Exercise:
Everything from the first line of the records to the line containing "LAMP_AIM = Vector((0.0, 0.0, 0.02))", inclusive, is to be extracted exactly, and nothing more.

Data supplied:
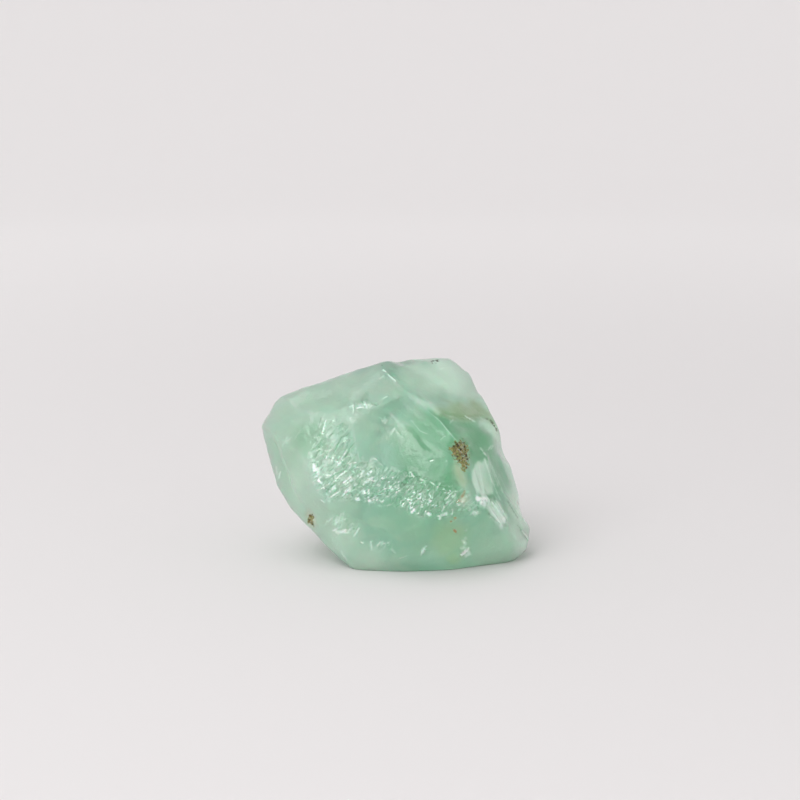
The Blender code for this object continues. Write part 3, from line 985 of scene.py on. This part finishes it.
piece.data.materials.clear()
piece.data.materials.append(stone())
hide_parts(NODE)
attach(piece, "root")


# --- Studio, in metres.

FLOOR_RADII = (0.3, 0.7)  # rings of the flat floor
CURVE = 0.6  # radius of the bend between floor and wall
CURVE_STEPS = 12
WALL_TOP = (1.3, 1.0)  # radius and height
ROUND = 96
LAMP_AIM = Vector((0.0, 0.0, 0.02))


def bowl_profile():
    """Radius and height of each ring of the floor, the bend and the wall."""
    profile = [(radius, 0.0) for radius in FLOOR_RADII]
    for step in range(1, CURVE_STEPS + 1):
        turn = math.radians(90.0 * step / CURVE_STEPS)
        profile.append((FLOOR_RADII[-1] + CURVE * math.sin(turn), CURVE - CURVE * math.cos(turn)))
    return profile + [WALL_TOP]


def paper():
    """A pale matt paper that glows faintly away from the lump, for an even background."""
    material = bpy.data.materials.new("paper")
    material.use_nodes = True
    tree = material.node_tree
    shader = tree.nodes["Principled BSDF"]
    places = add(tree, "ShaderNodeTexCoord").outputs["Object"]
    away = add(tree, "ShaderNodeVectorMath", {0: places}, operation="LENGTH").outputs["Value"]
    tree.links.new(graph(tree, away, 0.05, 0.65, 0.0, 0.155), shader.inputs["Emission Strength"])
    shader.inputs["Emission Color"].default_value = (1.0, 0.985, 0.98, 1.0)
    shader.inputs["Base Color"].default_value = (0.78, 0.76, 0.762, 1.0)
    shader.inputs["Roughness"].default_value = 0.9
    shader.inputs["Specular IOR Level"].default_value = 0.1
    # So faint and wide a glow is found well enough without aiming rays at it.
    material.cycles.emission_sampling = "NONE"
    return material


def bowl():
    """A floor that curves up into a pale wall all round."""
    made = bmesh.new()
    rings = []
    for radius, height in bowl_profile():
        ring = []
        for step in range(ROUND):
            turn = 2.0 * math.pi * step / ROUND
            ring.append(made.verts.new((radius * math.cos(turn), radius * math.sin(turn), height)))
        rings.append(ring)
    centre = made.verts.new((0.0, 0.0, 0.0))
    for step in range(ROUND):
        after = (step + 1) % ROUND
        made.faces.new((centre, rings[0][step], rings[0][after]))
        for low, high in zip(rings, rings[1:]):
            made.faces.new((low[step], high[step], high[after], low[after]))
    bmesh.ops.recalc_face_normals(made, faces=made.faces)
    mesh = bpy.data.meshes.new("studio_floor")
    made.to_mesh(mesh)
    made.free()
    mesh.shade_smooth()
    mesh.materials.append(paper())
    floor = bpy.data.objects.new("studio_floor", mesh)
    bpy.context.scene.collection.objects.link(floor)
    return floor


def lamp(name, place, size, power):
    data = bpy.data.lights.new(name, "AREA")
    data.shape = "DISK"
    data.size = size
    data.energy = power
    made = bpy.data.objects.new(name, data)
    made.location = place
    made.rotation_euler = (LAMP_AIM - Vector(place)).to_track_quat("-Z", "Y").to_euler()
    bpy.context.scene.collection.objects.link(made)


bowl()
lamp("sky_light", (-0.25, -0.10, 0.9), size=0.9, power=2.0)
lamp("key_light", (-0.45, -0.65, 0.65), size=0.8, power=3.7)

world = bpy.data.worlds.new("studio")
world.use_nodes = True
world.node_tree.nodes["Background"].inputs["Color"].default_value = (1.0, 1.0, 1.0, 1.0)
world.node_tree.nodes["Background"].inputs["Strength"].default_value = 0.57
bpy.context.scene.world = world
bpy.context.scene.view_settings.view_transform = "Standard"

camera_data = bpy.data.cameras.new("camera")
camera_data.lens = 85.0
camera_data.sensor_width = 36.0
camera_data.clip_start = 0.01
camera = bpy.data.objects.new("camera", camera_data)
camera.location = Vector(VIEW_FROM) * MM
camera.rotation_euler = Vector(VIEW_ALONG).to_track_quat("-Z", "Y").to_euler()
bpy.context.scene.collection.objects.link(camera)
bpy.context.scene.camera = camera
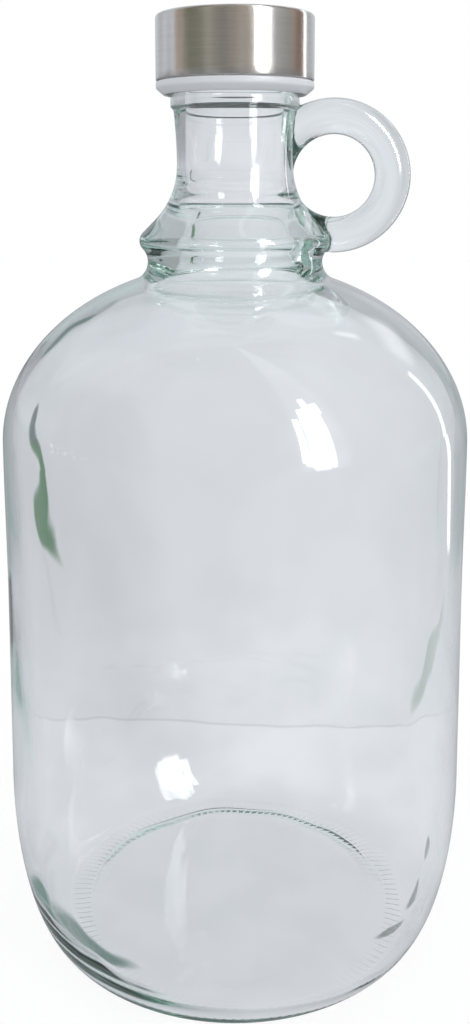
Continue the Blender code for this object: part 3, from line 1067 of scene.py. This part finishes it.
def oval(graph, azimuth, elevation, angle, half_angle, height, half_height, turn):
    """1 in the middle of a turned oval of the surroundings and 0 outside it, with a soft edge."""
    aside = graph.math("SUBTRACT", azimuth, angle)
    above = graph.math("SUBTRACT", elevation, height)
    level, tilt = math.cos(math.radians(turn)), math.sin(math.radians(turn))
    squares = []
    for first, second, half in ((level, tilt, half_angle), (-tilt, level, half_height)):
        along = graph.math("ADD", graph.times(aside, first), graph.times(above, second))
        squares.append(graph.math("POWER", graph.math("DIVIDE", graph.math("ABSOLUTE", along), half), 2.0))
    return graph.eased(graph.math("ADD", *squares), *OVAL_EDGE)


def through_glass(graph, direction, azimuth, elevation, path, straight):
    """The pale background that a ray through the glass sees, with its cards.

    A ray that runs along inside the wall has crossed the surface twice only, in more steps than one that goes
    straight through a solid piece. The background falls off for it, which paints shade into the glass's
    edges.
    """
    stage = settings("stage")
    levels = graph.ramp(azimuth, 360, [(angle, (level,) * 3) for angle, level in ROUND_LEVELS])
    around = graph.mix(graph.eased(elevation, DOWN_FROM, DOWN_TO), levels, DOWN_LEVEL)
    levels = graph.ramp(elevation, 180, [(angle, (level,) * 3) for angle, level in HIGH_LEVELS])
    seen = graph.mix(1.0, graph.mix(1.0, (*stage.pale, 1.0), around, "MULTIPLY"), levels, "MULTIPLY")
    seen = graph.mix(graph.clouds(direction, *HAZE_NOISE), seen, HAZE, "MULTIPLY")
    once = graph.math("LESS_THAN", path["Transmission Depth"], 2.5)
    wall = graph.times(once, graph.math("GREATER_THAN", path["Ray Depth"], straight + 0.5))
    whole = graph.math("SUBTRACT", 1.0, once)
    shade_falls = []
    # The wall's rays see the background fall towards black: painted shade at the glass's edges
    for start, end, share in WALL_SHADE_FALLS:
        shade_falls.append(graph.times(graph.eased(elevation, start, end), stage.painted_edge_shade * share))
    seen = graph.mix(graph.times(wall, graph.math("ADD", *shade_falls)), seen, BLACK)
    # The cards paint shade over what the glass shows of the background
    for shade_cards, shown in ((SHADE_CARDS, whole), (WALL_SHADE_CARDS, wall)):
        for *place, colour in shade_cards:
            shade_card = graph.times(oval(graph, azimuth, elevation, *place), shown)
            seen = graph.mix(shade_card, seen, (*colour, 1.0))
    return seen


def studio(graph, direction, path, straight):
    """What a ray that left the object sees in this direction.

    Rays through the glass see the pale background, and mirrored rays see the studio's bands. Both see the
    window. The last value is the ray depth that this shader counts for a ray straight through a solid piece
    of glass.
    """
    stage = settings("stage")
    x, y, z = graph.parts(direction)
    azimuth = graph.math("DEGREES", graph.math("ARCTAN2", x, graph.times(y, -1.0)))
    elevation = graph.math("DEGREES", graph.math("ARCSINE", z))
    low, high = CLOUD_LEVELS
    soft = graph.math("ADD", graph.times(graph.clouds(direction, *CLOUD_NOISE), high - low), low)
    bands = graph.ramp(azimuth, 360, BANDS)
    above = graph.eased(elevation, -HORIZON_SOFT, HORIZON_SOFT)
    mirrored = graph.mix(1.0, graph.mix(above, (*stage.table, 1.0), bands), soft, "MULTIPLY")
    through = path["Is Transmission Ray"]
    seen = graph.mix(through, mirrored, through_glass(graph, direction, azimuth, elevation, path, straight))
    panes = graph.eased(elevation, *PANES_FADE)
    strips = graph.math("SUBTRACT", 1.0, through)
    for patches, shown in ((PANES, panes), (STRIPS, strips)):
        for *place, bright in patches:
            glow = graph.times(patch(graph, azimuth, elevation, *place), bright)
            seen = graph.mix(shown, seen, glow, "ADD")
    *place, bright = GLINTS
    leaves = graph.clouds(direction, *LEAF_NOISE)
    glints = graph.times(patch(graph, azimuth, elevation, *place), leaves)
    return graph.mix(strips, seen, graph.times(glints, bright), "ADD")


def make_floor():
    """A pale floor that keeps the object's shadow and shows its own light to the camera, metal and glass."""
    stage = settings("stage")
    shape = bmesh.new()
    bmesh.ops.create_circle(shape, cap_ends=True, segments=96, radius=FLOOR_RADIUS)
    bmesh.ops.translate(shape, verts=shape.verts[:], vec=(0.0, 0.0, -FLOOR_DROP))
    floor = add_object("floor", shape)
    made = Surface("floor", base_color=(0.8, 0.8, 0.8, 1.0), roughness=0.9)
    path = made.add("ShaderNodeLightPath").outputs
    x, y, _ = made.parts(made.place)
    from_body = made.add("ShaderNodeCombineXYZ", {"X": x, "Y": y, "Z": -MIDDLE}).outputs[0]
    direction = made.add("ShaderNodeVectorMath", {0: from_body}, operation="NORMALIZE").outputs["Vector"]
    # Through the glass the floor glows with the background and its painted shade and shadow, in place of
    # being lit
    seen = studio(made, direction, path, 2)
    near = made.eased(y, stage.table_edge + EDGE_SOFT, stage.table_edge - EDGE_SOFT)
    seen = made.mix(near, seen, TABLE_SHADE, "MULTIPLY")
    off_edge = made.math("ABSOLUTE", made.math("SUBTRACT", y, stage.table_edge))
    line = made.eased(off_edge, EDGE_LINE + EDGE_SOFT, EDGE_LINE - EDGE_SOFT)
    seen = made.mix(line, seen, EDGE_SHADE, "MULTIPLY")
    colour = made.mix(path["Is Camera Ray"], seen, WHITE)
    strength = made.math("ADD", 1.0, made.times(path["Is Camera Ray"], FLOOR_GLOW))
    glow = made.add("ShaderNodeEmission", {"Color": colour, "Strength": strength})
    either = made.math("MAXIMUM", path["Is Glossy Ray"], path["Is Transmission Ray"])
    share = made.math("MAXIMUM", made.times(path["Is Camera Ray"], 1.0 - stage.shadow), either)
    mix = made.add("ShaderNodeMixShader", {0: share, 1: made.shader.outputs[0], 2: glow.outputs[0]})
    made.feed(made.output.inputs["Surface"], mix.outputs[0])
    floor.data.materials.append(made.material)


def make_world():
    """The studio round the object, white to the camera and plain to everything that it lights."""
    stage = settings("stage")
    world = bpy.data.worlds.new("studio")
    bpy.context.scene.world = world
    world.use_nodes = True
    graph = Graph(world.node_tree)
    path = graph.add("ShaderNodeLightPath").outputs
    seen = studio(graph, graph.add("ShaderNodeTexCoord").outputs["Generated"], path, 3)
    either = graph.math("MAXIMUM", path["Is Glossy Ray"], path["Is Transmission Ray"])
    lit = graph.mix(either, (*stage.fill, 1.0), seen)
    colour = graph.mix(path["Is Camera Ray"], lit, WHITE)
    graph.feed(world.node_tree.nodes["Background"].inputs["Color"], colour)


def make_lamp():
    """One large soft lamp at the window's side, which gives the shadow its direction."""
    stage = settings("stage")
    light = bpy.data.lights.new("window_light", "AREA")
    light.shape = "RECTANGLE"
    light.size, light.size_y = LAMP_SIZE
    light.energy = stage.lamp
    lamp = bpy.data.objects.new("window_light", light)
    bpy.context.scene.collection.objects.link(lamp)
    lamp.location = LAMP_PLACE
    lamp.rotation_euler = (Vector((0.0, 0.0, MIDDLE)) - lamp.location).to_track_quat("-Z", "Y").to_euler()
    lamp.visible_camera = lamp.visible_glossy = lamp.visible_transmission = False


def make_camera():
    """The photograph's camera."""
    stage = settings("stage")
    data = bpy.data.cameras.new("camera")
    data.lens = stage.lens
    data.shift_y = stage.shift
    data.clip_start = 0.01
    camera = bpy.data.objects.new("camera", data)
    bpy.context.scene.collection.objects.link(camera)
    camera.location = stage.camera_place
    camera.rotation_euler = (math.radians(90.0) - stage.camera_pitch, 0.0, 0.0)
    bpy.context.scene.camera = camera


class DEMIJOHN_OT_stage(bpy.types.Operator):
    """Makes the floor, the studio's light and the camera"""

    bl_idname = "demijohn.stage"
    bl_label = "Stage"

    def execute(self, context):
        make_floor()
        make_world()
        make_lamp()
        make_camera()
        scene = context.scene
        scene.view_settings.view_transform = "Standard"
        scene.cycles.max_bounces = BOUNCES
        scene.cycles.glossy_bounces = BOUNCES
        scene.cycles.transmission_bounces = BOUNCES
        return {"FINISHED"}


# Add-on


def length(name, description, default):
    """A property in metres."""
    return FloatProperty(name=name, description=description, default=default, unit="LENGTH", precision=5)


def number(name, description, default):
    """A property that is a plain number."""
    return FloatProperty(name=name, description=description, default=default, precision=4)


def colour(name, description, default):
    """A property that is a colour."""
    return FloatVectorProperty(name=name, description=description, default=default, subtype="COLOR", size=3)


class DemijohnGlass(bpy.types.PropertyGroup):
    """Sizes and colours of the glass"""

    body_radius: length("Body Radius", "Radius of the body's straight side", 0.0655)
    body_wall: length("Body Wall", "Thickness of the glass in the body", 0.0028)
    crown_height: length("Crown Height", "Height at which the shoulder starts", 0.145)
    shoulder_rise: length("Shoulder Rise", "Height of the shoulder's arc", 0.0495)
    shoulder_wall: length("Shoulder Wall", "Thickness of the glass at the shoulder's top", 0.005)
    heel_height: length("Heel Height", "Height at which the heel's arc ends", 0.0475)
    heel_inset: length("Heel Inset", "How far the foot lies inside the body's radius", 0.0144)
    neck_radius: length("Neck Radius", "Outer radius of the neck's narrowest part", 0.0163)
    finish_radius: length("Finish Radius", "Outer radius of the screw finish under its thread", 0.01765)
    waviness: length("Waviness", "How uneven the inside of the glass is", 0.0004)
    throat_shift: length("Throat Shift", "How far the throat's inside lies aside", 0.0004)
    floor_slant: number("Floor Slant", "How far the inside of the floor leans", 0.016)
    tint: colour("Tint", "Colour of the glass's surface", (1.0, 1.0, 1.0))
    depth_colour: colour("Depth Colour", "Colour the glass takes where it is thick", (0.61, 0.79, 0.73))
    depth: number("Depth", "How fast thick glass takes its colour", 20.0)
    refraction: number("Refraction", "Index of refraction of the glass", 1.52)


class DemijohnCap(bpy.types.PropertyGroup):
    """Colours of the cap"""

    steel: colour("Steel", "Colour of the steel shell", (0.66, 0.64, 0.61))
    plastic: colour("Plastic", "Colour of the plastic insert", (0.88, 0.89, 0.9))
    foam: colour("Foam", "Colour of the foam liner", (0.92, 0.92, 0.9))


class DemijohnStage(bpy.types.PropertyGroup):
    """Light, floor and camera"""

    pale: colour("Pale", "Colour of the background seen through the glass", (0.735, 0.75, 0.793))
    table: colour("Table", "Colour of the table mirrored in the object", (0.36, 0.37, 0.39))
    fill: colour("Fill", "Light that falls on the object from all round", (0.68, 0.7, 0.73))
    # Painted shade: how far the glass's edges are darkened
    painted_edge_shade: number("Edge Fall", "How much darker the background is through the edges of the glass", 0.25)
    shadow: number("Shadow", "How much of the floor's white the object's shadow can take", 0.16)
    lamp: FloatProperty(name="Lamp", description="Power of the lamp", default=6.0, unit="POWER")
    table_edge: length("Table Edge", "How far behind the bottle the table ends", 0.114)
    camera_place: FloatVectorProperty(
        name="Camera Place",
        description="Where the camera stands",
        default=(0.0, -0.3216, 0.2173),
        subtype="TRANSLATION",
        size=3,
        precision=4,
    )
    camera_pitch: FloatProperty(
        name="Camera Pitch",
        description="How far the camera looks down",
        default=math.radians(7.52),
        unit="ROTATION",
    )
    lens: number("Lens", "Focal length for the image's long side", 39.83)
    shift: number("Shift", "How far the frame lies below the camera's axis", -0.177)


class DEMIJOHN_PT_panel(bpy.types.Panel):
    """The demijohn's pieces and sizes in the sidebar"""

    bl_idname = "DEMIJOHN_PT_panel"
    bl_label = "Glass Demijohn"
    bl_space_type = "VIEW_3D"
    bl_region_type = "UI"
    bl_category = "Demijohn"

    def draw(self, context):
        for operator in OPERATORS:
            self.layout.operator(operator.bl_idname)
        for name in GROUPS:
            group = settings(name)
            box = self.layout.box()
            for key in group.bl_rna.properties.keys():
                if key not in ("rna_type", "name"):
                    box.prop(group, key)


GROUPS = {"glass": DemijohnGlass, "cap": DemijohnCap, "stage": DemijohnStage}
OPERATORS = (
    DEMIJOHN_OT_bottle,
    DEMIJOHN_OT_shell,
    DEMIJOHN_OT_insert,
    DEMIJOHN_OT_liner,
    DEMIJOHN_OT_stage,
)
CLASSES = (*GROUPS.values(), *OPERATORS, DEMIJOHN_PT_panel)


def register():
    for made in CLASSES:
        bpy.utils.register_class(made)
    for name, group in GROUPS.items():
        setattr(bpy.types.Scene, "demijohn_" + name, PointerProperty(type=group))


def unregister():
    for name in GROUPS:
        delattr(bpy.types.Scene, "demijohn_" + name)
    for made in reversed(CLASSES):
        bpy.utils.unregister_class(made)


def main():
    register()
    bpy.ops.demijohn.bottle()
    bpy.ops.demijohn.shell()
    bpy.ops.demijohn.insert()
    bpy.ops.demijohn.liner()
    bpy.ops.demijohn.stage()
    bpy.context.view_layer.update()


if __name__ == "__main__":
    main()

The output:
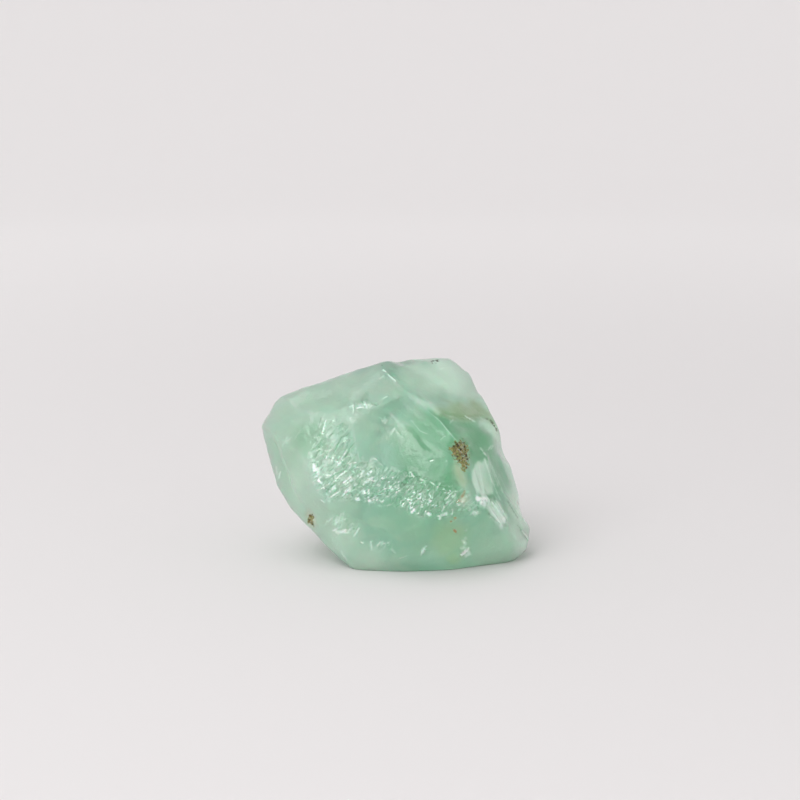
The Blender code for this object continues. Write part 3, from line 985 of scene.py on. This part finishes it.
piece.data.materials.clear()
piece.data.materials.append(stone())
hide_parts(NODE)
attach(piece, "root")


# --- Studio, in metres.

FLOOR_RADII = (0.3, 0.7)  # rings of the flat floor
CURVE = 0.6  # radius of the bend between floor and wall
CURVE_STEPS = 12
WALL_TOP = (1.3, 1.0)  # radius and height
ROUND = 96
LAMP_AIM = Vector((0.0, 0.0, 0.02))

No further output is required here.